> [Set task]:
In the listing that follows, the range to quote begins at the line that has "obj.parent = None" and ends after the line that has "the CAD frame"; quote it verbatim and add nothing.

> [Record excerpts]:
========================

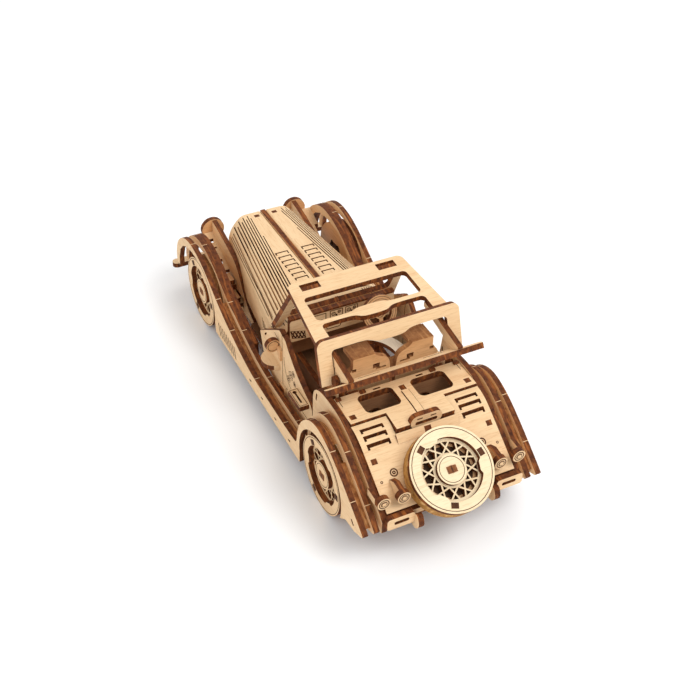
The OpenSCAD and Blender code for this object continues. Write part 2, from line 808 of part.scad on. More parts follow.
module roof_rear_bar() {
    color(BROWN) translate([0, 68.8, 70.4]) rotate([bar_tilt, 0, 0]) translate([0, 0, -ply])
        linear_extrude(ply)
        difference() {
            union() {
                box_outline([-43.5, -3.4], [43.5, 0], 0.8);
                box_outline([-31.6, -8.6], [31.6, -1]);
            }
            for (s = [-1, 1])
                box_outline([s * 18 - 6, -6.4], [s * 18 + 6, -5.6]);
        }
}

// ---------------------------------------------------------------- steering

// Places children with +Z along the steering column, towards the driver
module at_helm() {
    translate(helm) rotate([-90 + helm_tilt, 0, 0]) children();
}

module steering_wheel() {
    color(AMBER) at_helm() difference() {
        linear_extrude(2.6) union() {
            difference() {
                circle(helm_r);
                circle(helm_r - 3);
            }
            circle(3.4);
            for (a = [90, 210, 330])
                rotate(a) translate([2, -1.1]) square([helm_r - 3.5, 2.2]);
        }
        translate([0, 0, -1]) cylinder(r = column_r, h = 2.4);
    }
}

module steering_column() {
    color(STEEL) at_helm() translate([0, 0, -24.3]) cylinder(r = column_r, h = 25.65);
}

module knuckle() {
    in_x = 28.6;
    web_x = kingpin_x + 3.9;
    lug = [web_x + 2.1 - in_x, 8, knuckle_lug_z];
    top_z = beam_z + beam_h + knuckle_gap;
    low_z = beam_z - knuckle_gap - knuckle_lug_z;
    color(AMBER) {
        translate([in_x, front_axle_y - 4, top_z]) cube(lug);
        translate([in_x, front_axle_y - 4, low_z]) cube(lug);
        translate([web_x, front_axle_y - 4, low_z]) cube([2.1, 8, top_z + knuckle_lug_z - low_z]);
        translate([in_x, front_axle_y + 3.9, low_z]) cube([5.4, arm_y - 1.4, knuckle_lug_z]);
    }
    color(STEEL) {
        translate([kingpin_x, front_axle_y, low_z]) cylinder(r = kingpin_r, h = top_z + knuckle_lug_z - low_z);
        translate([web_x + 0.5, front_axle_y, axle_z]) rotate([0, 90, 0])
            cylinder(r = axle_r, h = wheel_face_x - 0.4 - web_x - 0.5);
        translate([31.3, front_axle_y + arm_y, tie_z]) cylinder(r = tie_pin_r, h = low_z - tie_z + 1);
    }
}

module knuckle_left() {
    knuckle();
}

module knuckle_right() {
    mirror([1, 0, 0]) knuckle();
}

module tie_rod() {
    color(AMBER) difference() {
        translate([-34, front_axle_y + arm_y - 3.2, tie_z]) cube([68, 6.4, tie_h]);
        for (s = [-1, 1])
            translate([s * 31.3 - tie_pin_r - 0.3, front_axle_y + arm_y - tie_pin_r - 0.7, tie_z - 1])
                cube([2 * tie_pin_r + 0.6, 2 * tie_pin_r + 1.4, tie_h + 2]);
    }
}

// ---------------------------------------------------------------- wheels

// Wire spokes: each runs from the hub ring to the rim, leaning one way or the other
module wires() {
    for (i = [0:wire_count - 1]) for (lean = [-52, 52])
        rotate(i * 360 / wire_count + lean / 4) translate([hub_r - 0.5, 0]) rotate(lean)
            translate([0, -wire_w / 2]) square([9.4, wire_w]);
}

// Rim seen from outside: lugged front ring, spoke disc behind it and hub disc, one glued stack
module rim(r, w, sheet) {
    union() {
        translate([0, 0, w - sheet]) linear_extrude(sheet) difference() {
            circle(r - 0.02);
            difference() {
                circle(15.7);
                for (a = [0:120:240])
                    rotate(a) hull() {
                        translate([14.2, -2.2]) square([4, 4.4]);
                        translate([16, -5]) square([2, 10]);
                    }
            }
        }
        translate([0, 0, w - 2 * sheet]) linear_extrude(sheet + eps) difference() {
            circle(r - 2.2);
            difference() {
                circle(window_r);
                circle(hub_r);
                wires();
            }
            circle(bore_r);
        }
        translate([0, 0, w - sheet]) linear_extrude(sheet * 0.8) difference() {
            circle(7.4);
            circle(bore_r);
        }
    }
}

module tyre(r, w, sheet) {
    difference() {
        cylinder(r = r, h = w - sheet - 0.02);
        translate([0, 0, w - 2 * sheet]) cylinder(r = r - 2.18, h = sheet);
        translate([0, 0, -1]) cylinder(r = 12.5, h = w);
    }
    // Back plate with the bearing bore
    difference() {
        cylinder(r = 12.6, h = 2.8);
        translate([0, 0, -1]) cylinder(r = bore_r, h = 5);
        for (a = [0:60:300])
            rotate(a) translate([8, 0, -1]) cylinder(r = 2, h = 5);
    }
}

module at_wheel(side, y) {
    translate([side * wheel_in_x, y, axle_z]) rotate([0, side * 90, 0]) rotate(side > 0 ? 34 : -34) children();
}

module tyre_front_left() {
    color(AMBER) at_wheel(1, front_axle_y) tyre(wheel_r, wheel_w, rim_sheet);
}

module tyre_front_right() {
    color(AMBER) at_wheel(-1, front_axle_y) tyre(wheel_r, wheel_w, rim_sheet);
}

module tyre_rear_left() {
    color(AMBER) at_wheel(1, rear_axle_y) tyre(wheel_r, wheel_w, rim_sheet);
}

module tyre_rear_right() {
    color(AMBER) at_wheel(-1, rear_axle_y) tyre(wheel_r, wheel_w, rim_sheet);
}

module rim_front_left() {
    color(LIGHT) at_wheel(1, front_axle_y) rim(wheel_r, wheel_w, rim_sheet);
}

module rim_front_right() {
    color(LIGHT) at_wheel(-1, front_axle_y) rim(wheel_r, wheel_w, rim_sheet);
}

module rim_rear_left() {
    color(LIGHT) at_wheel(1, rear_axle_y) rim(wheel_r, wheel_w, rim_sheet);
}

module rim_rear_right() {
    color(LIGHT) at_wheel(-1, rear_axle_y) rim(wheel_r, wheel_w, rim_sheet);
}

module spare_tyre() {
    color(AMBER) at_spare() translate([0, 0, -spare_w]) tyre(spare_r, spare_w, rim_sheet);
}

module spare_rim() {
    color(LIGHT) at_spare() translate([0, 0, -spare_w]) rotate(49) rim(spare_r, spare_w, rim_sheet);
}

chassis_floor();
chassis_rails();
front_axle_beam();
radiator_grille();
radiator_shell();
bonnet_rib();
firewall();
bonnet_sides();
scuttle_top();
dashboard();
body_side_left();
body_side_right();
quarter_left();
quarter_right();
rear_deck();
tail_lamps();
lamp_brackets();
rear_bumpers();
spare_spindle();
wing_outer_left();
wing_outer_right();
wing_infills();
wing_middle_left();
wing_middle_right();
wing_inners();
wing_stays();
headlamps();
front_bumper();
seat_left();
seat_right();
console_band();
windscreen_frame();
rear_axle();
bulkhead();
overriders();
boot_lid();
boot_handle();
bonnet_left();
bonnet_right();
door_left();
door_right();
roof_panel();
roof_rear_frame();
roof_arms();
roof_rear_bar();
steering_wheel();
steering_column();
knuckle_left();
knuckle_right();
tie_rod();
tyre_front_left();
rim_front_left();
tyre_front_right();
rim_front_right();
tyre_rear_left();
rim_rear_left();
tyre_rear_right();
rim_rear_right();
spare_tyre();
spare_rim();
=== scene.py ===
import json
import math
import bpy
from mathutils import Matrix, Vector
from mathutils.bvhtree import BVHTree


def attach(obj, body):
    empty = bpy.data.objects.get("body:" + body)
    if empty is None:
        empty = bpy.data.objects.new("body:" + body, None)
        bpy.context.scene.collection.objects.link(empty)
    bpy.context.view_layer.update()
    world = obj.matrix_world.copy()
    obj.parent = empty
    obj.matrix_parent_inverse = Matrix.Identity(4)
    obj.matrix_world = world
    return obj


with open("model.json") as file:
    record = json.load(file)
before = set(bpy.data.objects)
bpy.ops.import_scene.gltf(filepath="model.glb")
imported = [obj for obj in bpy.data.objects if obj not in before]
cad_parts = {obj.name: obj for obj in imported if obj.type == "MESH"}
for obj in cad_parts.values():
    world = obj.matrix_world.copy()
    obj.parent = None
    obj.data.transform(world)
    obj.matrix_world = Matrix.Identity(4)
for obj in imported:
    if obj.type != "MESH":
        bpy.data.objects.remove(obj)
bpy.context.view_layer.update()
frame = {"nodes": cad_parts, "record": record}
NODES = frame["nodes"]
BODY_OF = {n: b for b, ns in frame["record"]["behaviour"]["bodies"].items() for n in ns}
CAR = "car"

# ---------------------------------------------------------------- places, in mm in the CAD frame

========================

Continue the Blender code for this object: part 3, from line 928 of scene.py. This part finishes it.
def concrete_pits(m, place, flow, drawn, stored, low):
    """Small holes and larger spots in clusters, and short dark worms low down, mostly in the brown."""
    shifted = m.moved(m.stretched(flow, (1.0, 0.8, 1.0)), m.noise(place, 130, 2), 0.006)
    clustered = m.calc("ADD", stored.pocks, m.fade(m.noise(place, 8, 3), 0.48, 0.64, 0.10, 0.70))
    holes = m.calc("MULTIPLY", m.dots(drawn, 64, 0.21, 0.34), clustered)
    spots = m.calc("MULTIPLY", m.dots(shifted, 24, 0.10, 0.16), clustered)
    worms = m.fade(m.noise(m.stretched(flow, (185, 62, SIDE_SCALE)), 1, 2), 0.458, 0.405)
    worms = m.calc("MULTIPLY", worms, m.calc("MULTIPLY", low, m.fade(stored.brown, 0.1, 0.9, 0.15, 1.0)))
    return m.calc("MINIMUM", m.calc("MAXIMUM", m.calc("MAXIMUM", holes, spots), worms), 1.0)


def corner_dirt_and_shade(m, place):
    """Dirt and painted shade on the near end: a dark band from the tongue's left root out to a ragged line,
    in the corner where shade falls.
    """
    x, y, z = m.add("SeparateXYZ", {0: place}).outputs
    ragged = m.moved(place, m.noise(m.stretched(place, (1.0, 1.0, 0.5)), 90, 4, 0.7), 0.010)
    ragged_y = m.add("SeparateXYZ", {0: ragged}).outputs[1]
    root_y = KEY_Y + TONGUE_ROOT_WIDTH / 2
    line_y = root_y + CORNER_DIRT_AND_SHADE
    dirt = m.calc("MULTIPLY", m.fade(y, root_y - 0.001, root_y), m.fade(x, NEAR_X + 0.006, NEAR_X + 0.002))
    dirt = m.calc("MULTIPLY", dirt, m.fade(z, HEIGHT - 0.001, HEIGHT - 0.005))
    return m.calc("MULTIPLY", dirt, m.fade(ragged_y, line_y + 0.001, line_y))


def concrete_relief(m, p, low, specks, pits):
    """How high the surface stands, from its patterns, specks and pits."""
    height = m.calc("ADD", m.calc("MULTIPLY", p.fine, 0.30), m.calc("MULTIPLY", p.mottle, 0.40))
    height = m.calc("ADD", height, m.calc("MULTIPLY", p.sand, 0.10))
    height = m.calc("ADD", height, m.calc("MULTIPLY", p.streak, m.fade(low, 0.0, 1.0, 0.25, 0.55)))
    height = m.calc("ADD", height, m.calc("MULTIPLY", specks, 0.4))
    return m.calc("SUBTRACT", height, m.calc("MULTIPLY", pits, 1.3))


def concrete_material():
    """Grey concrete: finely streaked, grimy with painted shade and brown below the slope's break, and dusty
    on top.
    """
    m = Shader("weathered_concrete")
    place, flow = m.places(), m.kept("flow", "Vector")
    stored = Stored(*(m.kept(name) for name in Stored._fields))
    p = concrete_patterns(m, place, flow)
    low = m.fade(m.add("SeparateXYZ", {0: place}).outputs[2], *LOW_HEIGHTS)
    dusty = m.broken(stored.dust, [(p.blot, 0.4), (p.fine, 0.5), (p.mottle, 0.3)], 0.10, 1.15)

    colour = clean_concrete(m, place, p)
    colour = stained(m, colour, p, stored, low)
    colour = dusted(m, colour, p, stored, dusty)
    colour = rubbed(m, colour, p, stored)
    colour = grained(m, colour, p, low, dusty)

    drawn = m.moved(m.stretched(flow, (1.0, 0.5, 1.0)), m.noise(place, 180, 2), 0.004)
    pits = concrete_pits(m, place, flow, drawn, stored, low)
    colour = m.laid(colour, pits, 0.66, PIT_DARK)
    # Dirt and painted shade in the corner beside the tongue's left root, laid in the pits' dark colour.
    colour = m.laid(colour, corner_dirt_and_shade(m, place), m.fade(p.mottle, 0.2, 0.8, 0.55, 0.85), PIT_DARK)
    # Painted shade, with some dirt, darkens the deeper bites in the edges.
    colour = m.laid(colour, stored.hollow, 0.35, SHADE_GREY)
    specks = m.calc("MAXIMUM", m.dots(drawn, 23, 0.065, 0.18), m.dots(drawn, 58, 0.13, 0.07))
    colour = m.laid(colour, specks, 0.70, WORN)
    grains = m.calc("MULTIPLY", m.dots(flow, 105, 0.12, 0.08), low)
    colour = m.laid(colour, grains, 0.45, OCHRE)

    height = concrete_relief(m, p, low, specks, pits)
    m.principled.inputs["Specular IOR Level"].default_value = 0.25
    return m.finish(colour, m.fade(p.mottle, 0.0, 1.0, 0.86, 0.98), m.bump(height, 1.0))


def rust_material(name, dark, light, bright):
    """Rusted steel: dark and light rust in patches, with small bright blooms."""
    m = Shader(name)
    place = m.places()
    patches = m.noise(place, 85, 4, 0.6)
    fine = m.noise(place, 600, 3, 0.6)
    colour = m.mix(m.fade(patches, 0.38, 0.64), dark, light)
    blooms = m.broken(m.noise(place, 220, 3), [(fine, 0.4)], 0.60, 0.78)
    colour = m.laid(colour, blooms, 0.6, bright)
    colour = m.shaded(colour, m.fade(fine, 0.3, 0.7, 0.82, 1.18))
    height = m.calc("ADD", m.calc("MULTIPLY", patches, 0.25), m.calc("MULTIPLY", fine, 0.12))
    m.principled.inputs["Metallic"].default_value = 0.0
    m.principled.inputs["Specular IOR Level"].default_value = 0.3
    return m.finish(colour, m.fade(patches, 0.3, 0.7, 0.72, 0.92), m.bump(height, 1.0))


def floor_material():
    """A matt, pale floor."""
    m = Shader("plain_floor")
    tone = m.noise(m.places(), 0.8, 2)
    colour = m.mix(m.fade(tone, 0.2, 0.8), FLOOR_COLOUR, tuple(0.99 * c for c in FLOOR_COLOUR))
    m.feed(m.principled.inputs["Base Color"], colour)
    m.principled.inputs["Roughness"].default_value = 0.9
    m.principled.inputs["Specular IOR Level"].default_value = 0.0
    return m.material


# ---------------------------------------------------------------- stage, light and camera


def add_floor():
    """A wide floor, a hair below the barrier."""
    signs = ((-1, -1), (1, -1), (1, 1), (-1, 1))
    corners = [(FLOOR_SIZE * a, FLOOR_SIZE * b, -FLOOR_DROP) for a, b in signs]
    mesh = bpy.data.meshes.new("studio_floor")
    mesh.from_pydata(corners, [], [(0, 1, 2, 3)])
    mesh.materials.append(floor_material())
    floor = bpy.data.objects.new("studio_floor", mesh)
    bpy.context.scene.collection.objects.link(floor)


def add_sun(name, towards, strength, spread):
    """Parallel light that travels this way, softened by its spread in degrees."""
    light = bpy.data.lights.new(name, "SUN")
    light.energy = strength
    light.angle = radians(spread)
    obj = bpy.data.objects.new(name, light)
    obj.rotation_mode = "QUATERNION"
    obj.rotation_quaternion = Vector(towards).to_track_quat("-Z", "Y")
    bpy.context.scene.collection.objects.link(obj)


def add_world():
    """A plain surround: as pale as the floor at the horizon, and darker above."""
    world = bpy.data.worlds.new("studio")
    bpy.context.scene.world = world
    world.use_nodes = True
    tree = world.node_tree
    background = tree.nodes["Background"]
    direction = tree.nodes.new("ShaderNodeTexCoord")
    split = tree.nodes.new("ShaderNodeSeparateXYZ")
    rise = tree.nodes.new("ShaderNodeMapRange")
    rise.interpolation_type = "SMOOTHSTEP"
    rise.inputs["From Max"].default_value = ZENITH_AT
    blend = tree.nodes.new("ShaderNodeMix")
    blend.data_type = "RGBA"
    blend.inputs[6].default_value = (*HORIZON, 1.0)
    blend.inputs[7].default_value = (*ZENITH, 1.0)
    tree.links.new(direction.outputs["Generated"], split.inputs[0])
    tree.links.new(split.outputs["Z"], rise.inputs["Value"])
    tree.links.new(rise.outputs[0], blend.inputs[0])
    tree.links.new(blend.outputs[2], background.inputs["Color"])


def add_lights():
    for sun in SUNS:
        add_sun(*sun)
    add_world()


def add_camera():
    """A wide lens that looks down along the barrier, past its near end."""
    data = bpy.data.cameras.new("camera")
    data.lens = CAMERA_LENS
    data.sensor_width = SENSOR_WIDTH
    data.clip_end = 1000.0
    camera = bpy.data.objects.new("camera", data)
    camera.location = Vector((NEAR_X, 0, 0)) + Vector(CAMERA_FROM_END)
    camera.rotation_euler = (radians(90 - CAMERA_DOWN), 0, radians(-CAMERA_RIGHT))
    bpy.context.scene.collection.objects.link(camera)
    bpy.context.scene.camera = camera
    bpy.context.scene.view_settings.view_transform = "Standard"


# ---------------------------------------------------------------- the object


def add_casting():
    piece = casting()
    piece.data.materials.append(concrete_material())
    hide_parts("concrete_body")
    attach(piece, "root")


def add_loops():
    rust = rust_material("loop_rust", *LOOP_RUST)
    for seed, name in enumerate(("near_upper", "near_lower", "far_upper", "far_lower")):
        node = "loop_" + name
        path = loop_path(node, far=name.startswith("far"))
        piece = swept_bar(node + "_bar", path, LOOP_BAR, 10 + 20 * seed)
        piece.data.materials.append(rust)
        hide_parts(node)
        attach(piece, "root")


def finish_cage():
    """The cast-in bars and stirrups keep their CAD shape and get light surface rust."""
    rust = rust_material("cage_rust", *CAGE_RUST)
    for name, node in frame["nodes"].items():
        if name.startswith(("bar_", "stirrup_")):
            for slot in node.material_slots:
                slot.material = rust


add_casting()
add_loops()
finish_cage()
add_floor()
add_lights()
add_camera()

========================

> [Expected output]:
    obj.parent = None
    obj.data.transform(world)
    obj.matrix_world = Matrix.Identity(4)
for obj in imported:
    if obj.type != "MESH":
        bpy.data.objects.remove(obj)
bpy.context.view_layer.update()
frame = {"nodes": cad_parts, "record": record}
NODES = frame["nodes"]
BODY_OF = {n: b for b, ns in frame["record"]["behaviour"]["bodies"].items() for n in ns}
CAR = "car"

# ---------------------------------------------------------------- places, in mm in the CAD frame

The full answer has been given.